艶めく色の秘密
色は重要なエレメント
ペルシャ絨毯が各国の王室や貴族をはじめ世界中の人々を魅了してやまない理由の一つ、その美しい紋様を表現するための“色”は重要なエレメントです。紡がれた糸は草木染めと言って、イラン高原に豊富に植生する植物由来の染料で染め上げられます。天然染料は繊維の芯まで染まり、色褪せもし難いです。長い年月が過ぎ、色合いが一層深まっていくのが、天然の草木染めの魅力の一つです。
化学染料と天然染料
19世紀末頃アニリンなどの化学染料がヨーロッパからイランに入り、近代資本主義・商業主義の台頭により量産を重視する傾向が表れました。化学染料の方が安価で使いやすく時間もかからないためです。その上天然染料の入手が難しくなってきたことも一因となっています。伝統的製法である草木染めは少なくなり、外形だけが重んじられるようになっていきました。しかし、本来のペルシャ絨毯の美しさ…豊かで深みのある美しい色彩は化学染料からは期待できません。
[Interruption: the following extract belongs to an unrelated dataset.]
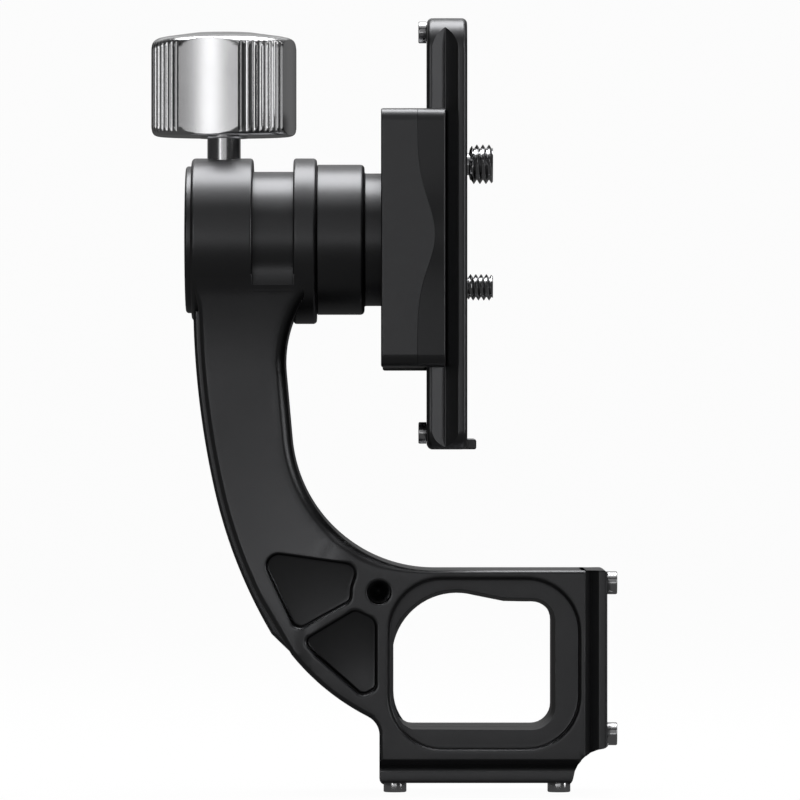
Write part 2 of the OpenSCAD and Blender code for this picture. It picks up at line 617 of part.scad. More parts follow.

20世紀後期、この傾向を憂い伝統的技法と紋様の復活を目指す工房が現れ、再び草木染めが復活してきました。
主な天然染料
茜 …………………赤
藍 …………………青〜紺
ジャーシール …………橙色
ザクロの皮 ……………淡い黄色
クルミの殻. ……………茶色
茜+藍 …………………紫系
ザクロの皮+藍 ………緑系
………様々な組み合わせと配合率により 限りない表現が可能です
その他、コチニールカイガラムシ、ホソバタイセイ、サフラン、ウコン、ブドウの葉、オーク(ブナ、ナラなど)の樹皮、クロウメモドキなどの天然の染料が用いられています。